Later, said Charles R. Cross, author of the Hendrix biography “Room Full of Mirrors,” the budding musician rewired the family’s stereo as an amplifier and hooked up a borrowed guitar to fill the house with sound.

Sikov says his deconstruction crew is discarding the roof and additions that were made after the Hendrix family left.

Original parts, including kitchen cabinets, a claw-foot tub, the back door, and “literally a ton of other pieces,” will be labeled, cataloged and stored in a safe place, Sikov said.

Some pieces may be sold to raise money for First Place, which helps homeless children and has gotten assistance from Sikov in the past.

The house escaped the wrecking ball in 2001 after the site was purchased for condominium development. Sikov, 54, paid more than $30,000 to buy and move it to a city-owned site east of the International District, where he and the James Marshall Hendrix Foundation hoped to renovate it as a music center.
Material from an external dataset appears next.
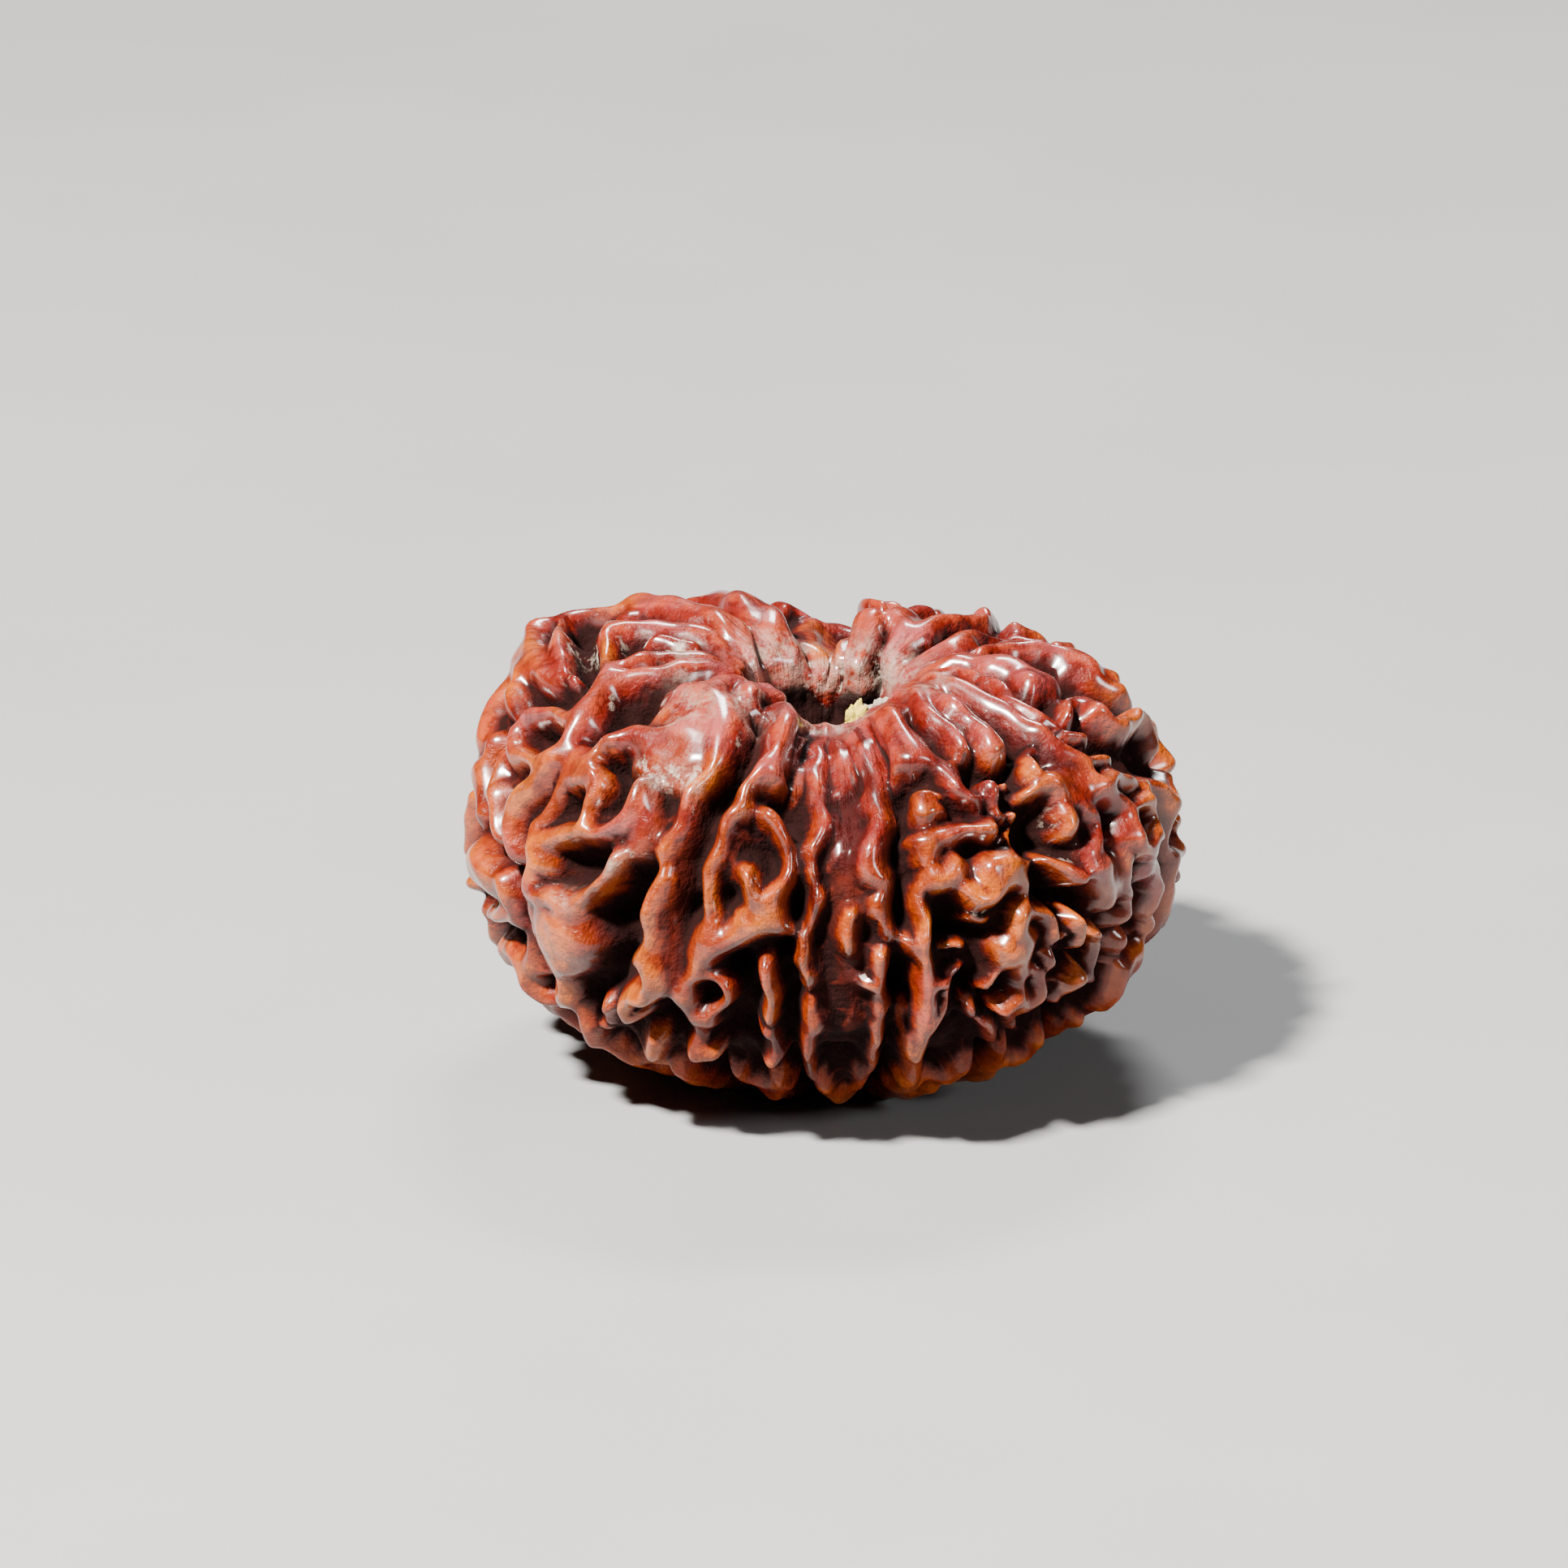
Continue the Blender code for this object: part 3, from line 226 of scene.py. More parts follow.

After the city moved to have the house demolished, Sikov paid $1.8 million to buy a three-acre trailer park across the street from the cemetery where Hendrix is buried in Renton, moved the house to the site and negotiated with the suburban municipality for a development plan with the home as a centerpiece. In all, Sikov spent more than $100,000 on the house itself.

“We thought it was a worthwhile gamble for the city to try and make it go,” said Neil Watts, Renton director of development services. “I mean, the number one question our Chamber of Commerce gets is, ‘Where is Jimi Hendrix buried?’ ”

Sikov said he negotiated unsuccessfully with several developers until Renton officials finally demanded the house be removed.

“It’s an eyesore,” Watts said. “We had this fairly ugly structure on a major arterial.”